Communication is different for all the athletes. Ward didn't become fully deaf until she was 6 — the same age she started playing soccer — long after she'd learned to talk, then grew up with cochlear implants in her ears that allow her to process sound and communicate in the hearing world. Other athletes use sign language, others read lips.

Her parents made an early decision to have her attend hearing schools and when she was first approached about playing for the US deaf team at age 12, Ward wasn't particularly receptive.

She rethought when she was 15 and won her first Deaflympics gold in Taiwan in 2009. She won another in Bulgaria in 2013 and has won Deaf World Cup championships in Turkey in 2012 and Italy in 2016.

Since fielding a squad in 1999, Team USA has dominated deaf soccer, which put a lot of pressure on the team — and particularly its captain — heading to Brazil. In the past 23 years the US's gap over the world has narrowed significantly, making for some nerve-racking moments in Brazil.

"The pressure is building as the other teams get better and better," Ward said. "There were a couple of games that were closer than ever. That's awesome because you want to see the growth of the sport, but as a captain and a leader, I was like, 'I cannot be that leader when this team loses for the first time.' In the final we won on PKs and that was super-stressful."

What made it even more stressful is that Ward went into the gold medal game against Poland on May 15 with an injured ankle and was eventually subbed out. The US lost two leads, the second in extra time when Poland tied the game 2-2, sending it to penalties. Ward, always a selection to take penalties, could only watch from the sidelines this time as the US won the shootout 4-2.

So what was she thinking during the shootout?

"Don't throw up," she said. "Really, I'm being honest. Every time we have these events more people are watching and we have to continue to win to have the platform we want.

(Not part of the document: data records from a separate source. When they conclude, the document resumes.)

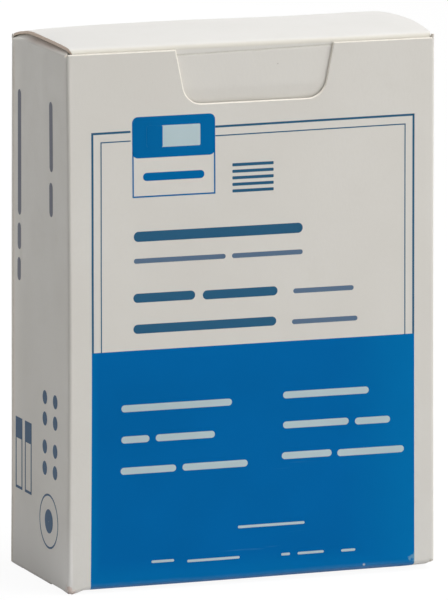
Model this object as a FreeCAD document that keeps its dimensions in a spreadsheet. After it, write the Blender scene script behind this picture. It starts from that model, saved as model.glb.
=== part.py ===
import FreeCAD, Part

# A folding carton that holds a pack of microscope slides.
#
# Millimetres. +X points to the carton's right, +Y to its back and +Z up. The origin is at the middle
# of the bottom. The carton is one folded and glued blank of thin board with a snap-lock bottom. Its
# lid hinges on the back panel's top edge and carries a tuck flap, which slides in behind the front
# panel. The slides stand on end inside, one against the next from left to right.

import math
import os

import Sketcher

SLIDE_COUNT = 50

SIZES = {
    # board
    "board_thickness": 0.4,
    "fold_inside_radius": 0.1,
    # slides
    "slide_length": 76.0,
    "slide_width": 26.0,
    "slide_thickness": 1.08,
    "slide_film": 0.02,          # air between two slides
    # room left around the stack of slides
    "side_clearance": 0.8,
    "back_clearance": 0.2,
    "front_clearance": 1.55,     # the tuck flap moves in here
    "head_room": 2.2,            # from the slides to the front panel's top edge
    # walls
    "side_drop": 0.4,            # side panels end this far below the front panel's edge
    "edge_lift": 0.2,            # cut bottom edges of the side panels stand this high
    "seam_setback": 0.7,         # the left panel's cut edge stops this far from the back
    "glue_tab_width": 12.0,
    "glue_tab_taper": 3.0,
    # thumb notch in the front panel
    "notch_width": 24.7,
    "notch_depth": 8.1,
    "notch_taper": 1.6,
    "notch_corner_radius": 3.0,
    # top dust flaps, folded in from the side panels
    "dust_bend_inside_radius": 0.8,
    "dust_flap_length": 18.0,
    "dust_flap_front": 9.5,      # root, in front of the middle
    "dust_flap_back": 7.5,       # root, behind the middle
    "dust_flap_taper": 2.5,
    "dust_flap_corner_radius": 3.0,
    # bottom flaps, which lie in layers
    "layer_gap": 0.05,
    "lock_side_inset": 0.7,
    "front_lock_reach": 13.3,
    "front_lock_taper": 4.5,
    "tongue_width": 18.0,
    "tongue_slope_run": 4.0,
    "tongue_reach": 21.3,
    "tongue_corner_radius": 2.0,
    "back_lock_reach": 17.2,
    "back_lock_taper": 4.0,
    "back_lock_level_run": 1.2,
    "back_lock_slope_run": 5.5,
    "recess_side_gap": 0.5,      # beside the tongue
    "recess_depth": 6.0,
    "side_lock_reach": 18.0,
    "side_lock_level_run": 1.0,
    "side_lock_slope_run": 4.5,
    "side_lock_front_gap": 0.4,  # beside the front lock's taper
    "side_lock_hook_front": 9.0,
    "side_lock_back": 7.4,
    # lid
    "lid_side_gap": 0.1,
    "roll_inside_radius": 0.5,
    "roll_rise": 0.8,            # the front roll stands this far above the front panel's edge
    "crown_rise": 2.1,           # the arched lid's highest line above the same edge
    "hinge_clearance": 0.05,
    # tuck flap
    "flap_panel_gap": 0.1,
    "flap_side_gap": 0.6,
    "flap_length": 10.0,
    "flap_taper": 1.0,
    "flap_corner_radius": 4.0,
    "flap_lean": 4.9,            # degrees, away from the front panel
    "crease_clearance": 0.03,
}

document = FreeCAD.newDocument("SlideCarton")


def make_sheet():
    """Keep the driving sizes in a spreadsheet whose cells have aliases."""
    sheet = document.addObject("Spreadsheet::Sheet", "Sizes")
    for row, (name, number) in enumerate(SIZES.items(), start=1):
        sheet.set(f"A{row}", name)
        sheet.set(f"B{row}", str(number))
        sheet.setAlias(f"B{row}", name)
    document.recompute()
    return sheet


sheet = make_sheet()


def value(expression):
    """The number that an expression gives."""
    result = sheet.evalExpression(expression)
    return float(getattr(result, "Value", result))


# ---------------------------------------------------------------- sizes worked out from the sheet

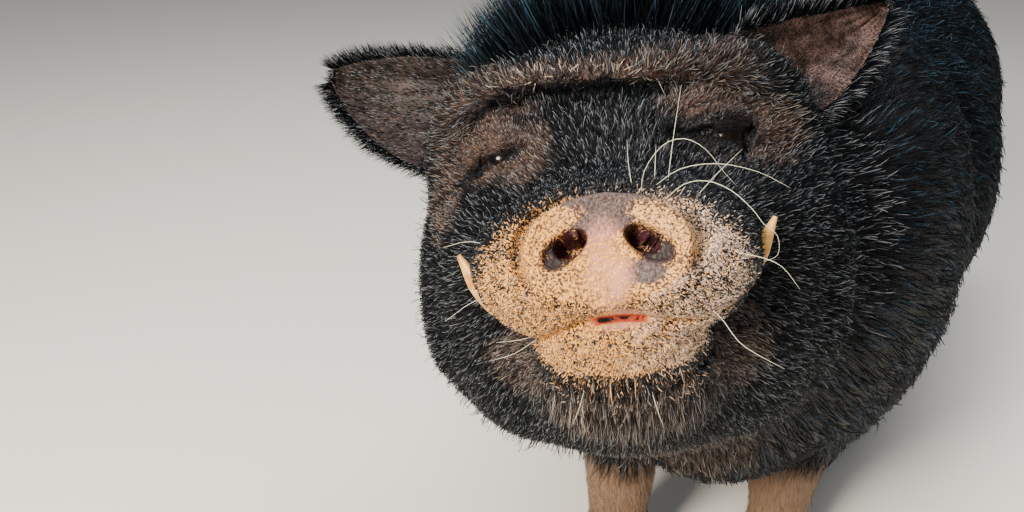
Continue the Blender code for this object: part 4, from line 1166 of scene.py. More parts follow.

"I never had a role model growing up (before she was 15) who was a deaf person. A big thing for our team, if we go out and meet young deaf children who are just like us — the more we get that platform the more ability we have to do that.

"I felt we needed to win for the past, the present and the future. Maybe we put more pressure on ourselves than we should but that's important to us."

More: Leigh McWhorter hired as Parkland's new head football coach

Ward, who graduated from Appalachian State in 2016 with a degree in cellular molecular biology and came to UTEP in 2019 after a stint as a grad assistant at Virginia Commonwealth, feels that even more so as a captain.

"The captains before me were people I always respected and I'm doing the best I can to uphold their legacy," Ward said. "Part of the rule of captains, leaders, veterans on any team is to continue the culture that's been built.

"That's been the biggest thing for me is to continue that culture and retain the deaf part of it. There are players coming in like me who didn't grow up in deaf culture, it's important we keep aspects of deaf culture. Being a captain has been incredible to uphold that legacy."

Ward had been thinking Brazil would be the end of her playing career, but with a World Cup coming up next year in South Korea, she's reconsidering. Her connection with USA Deaf Soccer may last a lifetime, as she's on the organization's board.

"Somewhere down the road if I coach them that would be really cool," Ward said. "I don't know if that's the goal, but to be able in some way, shape or form, it's a passion of mine, to help kids who grew up like me. I'd like to be involved."

So far her involvement with deaf soccer has been life transforming and Ward wants to pass that along.